# Description of the task:
All of the data needs to be repeated exactly.

-- BEGIN --

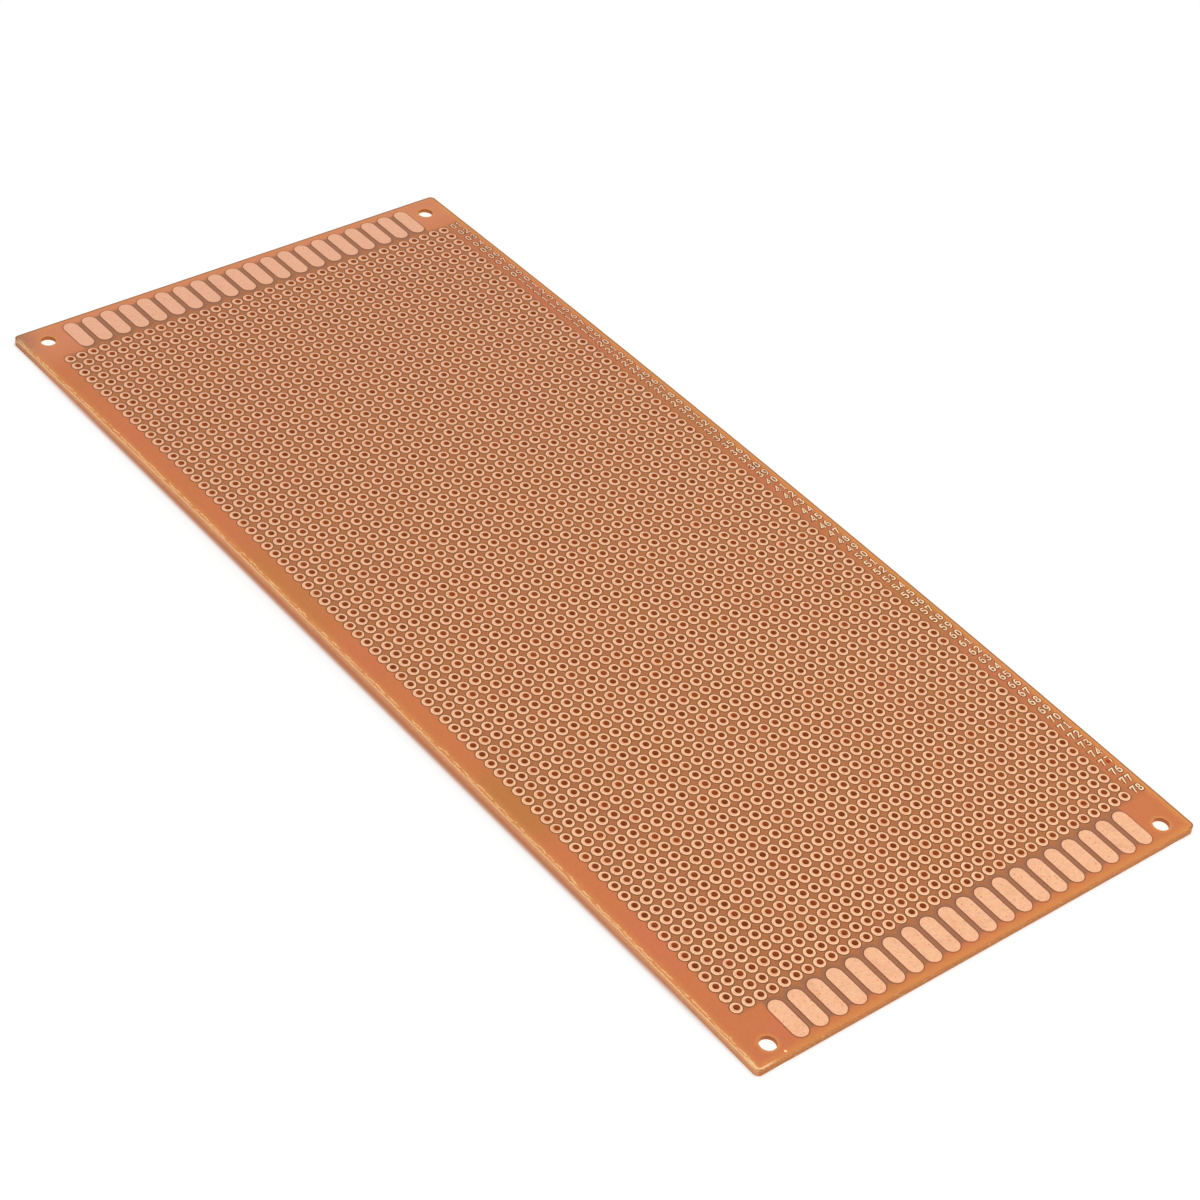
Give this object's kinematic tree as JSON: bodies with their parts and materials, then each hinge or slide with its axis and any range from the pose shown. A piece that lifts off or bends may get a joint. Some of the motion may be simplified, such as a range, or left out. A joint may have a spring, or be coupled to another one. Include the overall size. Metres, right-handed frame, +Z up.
{
  "type": "prototype board",
  "caption": "Single-sided phenolic perforated board with a ring pad round every hole, edge contacts at both ends and corner mounting holes.",
  "frame": {"origin": "under the middle of the sheet, level with the lower edges of the two short ends that it rests on", "axes": "+X along the length, from column 1 to column 78; +Y across the width, towards the numbered edge; +Z up, out of the copper side"},
  "size_m": [0.219, 0.1, 0.003],
  "materials": {
    "laminate": "translucent orange-brown paper laminate, satin",
    "copper": "bare etched copper foil, satin"
  },
  "bodies": {
    "root": {"laminate": "laminate", "contacts_left": "copper", "contacts_right": "copper", "pads_columns_01_02": "copper", "pads_columns_03_04": "copper", "pads_columns_05_06": "copper", "pads_columns_07_08": "copper", "pads_columns_09_10": "copper", "pads_columns_11_12": "copper", "pads_columns_13_14": "copper", "pads_columns_15_16": "copper", "pads_columns_17_18": "copper", "pads_columns_19_20": "copper", "pads_columns_21_22": "copper", "pads_columns_23_24": "copper", "pads_columns_25_26": "copper", "pads_columns_27_28": "copper", "pads_columns_29_30": "copper", "pads_columns_31_32": "copper", "pads_columns_33_34": "copper", "pads_columns_35_36": "copper", "pads_columns_37_38": "copper", "pads_columns_39_40": "copper", "pads_columns_41_42": "copper", "pads_columns_43_44": "copper", "pads_columns_45_46": "copper", "pads_columns_47_48": "copper", "pads_columns_49_50": "copper", "pads_columns_51_52": "copper", "pads_columns_53_54": "copper", "pads_columns_55_56": "copper", "pads_columns_57_58": "copper", "pads_columns_59_60": "copper", "pads_columns_61_62": "copper", "pads_columns_63_64": "copper", "pads_columns_65_66": "copper", "pads_columns_67_68": "copper", "pads_columns_69_70": "copper", "pads_columns_71_72": "copper", "pads_columns_73_74": "copper", "pads_columns_75_76": "copper", "pads_columns_77_78": "copper"}
  },
  "joints": []
}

-- END --

# Complete response:
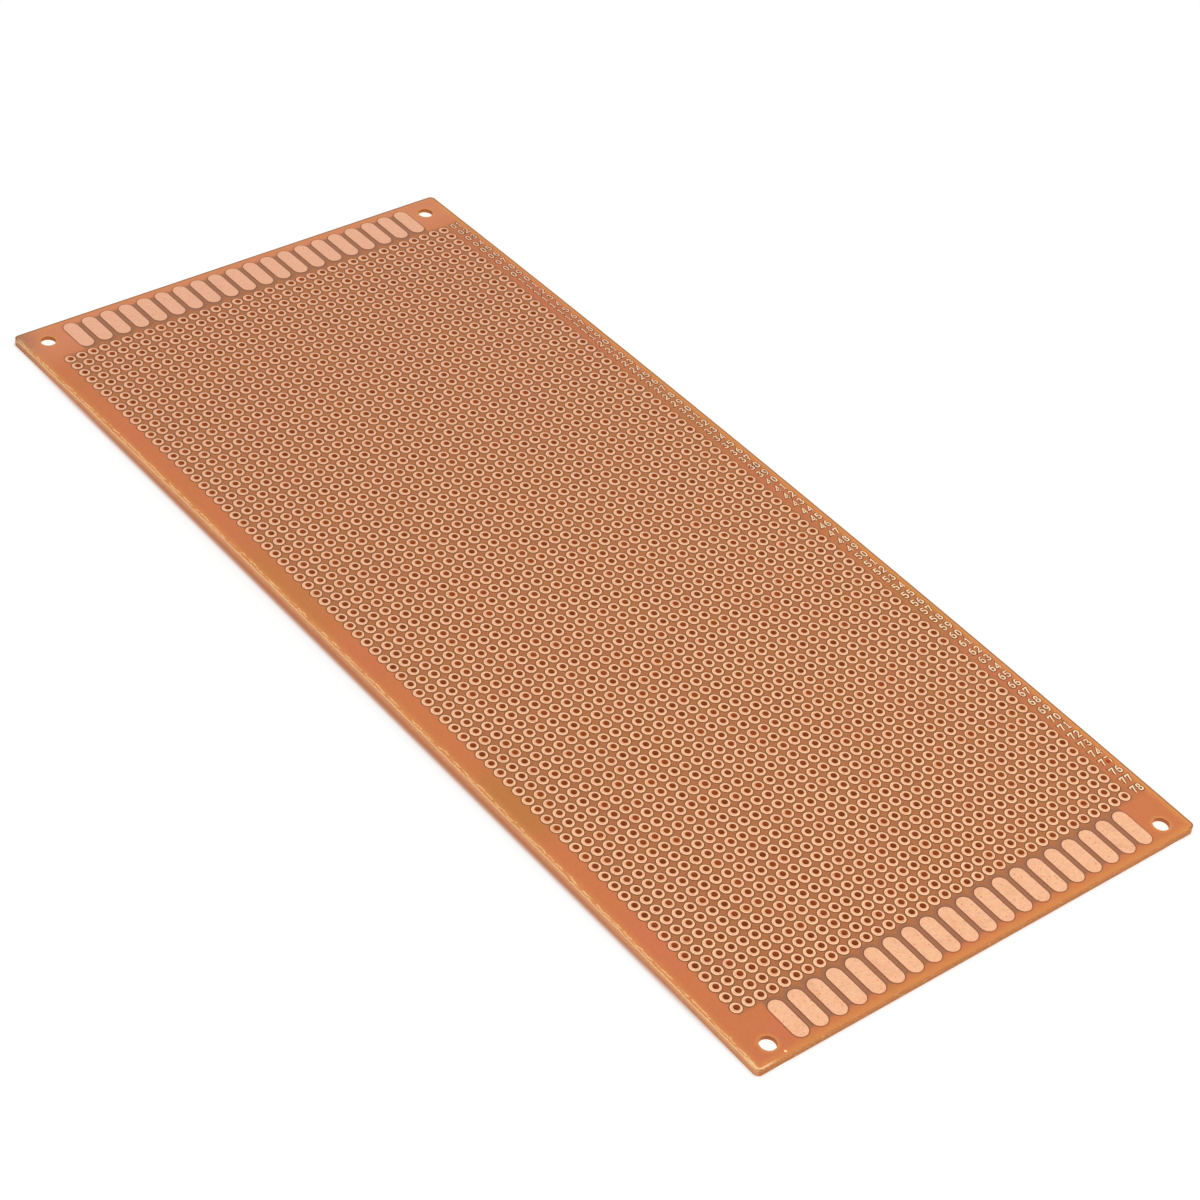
Give this object's kinematic tree as JSON: bodies with their parts and materials, then each hinge or slide with its axis and any range from the pose shown. A piece that lifts off or bends may get a joint. Some of the motion may be simplified, such as a range, or left out. A joint may have a spring, or be coupled to another one. Include the overall size. Metres, right-handed frame, +Z up.
{
  "type": "prototype board",
  "caption": "Single-sided phenolic perforated board with a ring pad round every hole, edge contacts at both ends and corner mounting holes.",
  "frame": {"origin": "under the middle of the sheet, level with the lower edges of the two short ends that it rests on", "axes": "+X along the length, from column 1 to column 78; +Y across the width, towards the numbered edge; +Z up, out of the copper side"},
  "size_m": [0.219, 0.1, 0.003],
  "materials": {
    "laminate": "translucent orange-brown paper laminate, satin",
    "copper": "bare etched copper foil, satin"
  },
  "bodies": {
    "root": {"laminate": "laminate", "contacts_left": "copper", "contacts_right": "copper", "pads_columns_01_02": "copper", "pads_columns_03_04": "copper", "pads_columns_05_06": "copper", "pads_columns_07_08": "copper", "pads_columns_09_10": "copper", "pads_columns_11_12": "copper", "pads_columns_13_14": "copper", "pads_columns_15_16": "copper", "pads_columns_17_18": "copper", "pads_columns_19_20": "copper", "pads_columns_21_22": "copper", "pads_columns_23_24": "copper", "pads_columns_25_26": "copper", "pads_columns_27_28": "copper", "pads_columns_29_30": "copper", "pads_columns_31_32": "copper", "pads_columns_33_34": "copper", "pads_columns_35_36": "copper", "pads_columns_37_38": "copper", "pads_columns_39_40": "copper", "pads_columns_41_42": "copper", "pads_columns_43_44": "copper", "pads_columns_45_46": "copper", "pads_columns_47_48": "copper", "pads_columns_49_50": "copper", "pads_columns_51_52": "copper", "pads_columns_53_54": "copper", "pads_columns_55_56": "copper", "pads_columns_57_58": "copper", "pads_columns_59_60": "copper", "pads_columns_61_62": "copper", "pads_columns_63_64": "copper", "pads_columns_65_66": "copper", "pads_columns_67_68": "copper", "pads_columns_69_70": "copper", "pads_columns_71_72": "copper", "pads_columns_73_74": "copper", "pads_columns_75_76": "copper", "pads_columns_77_78": "copper"}
  },
  "joints": []
}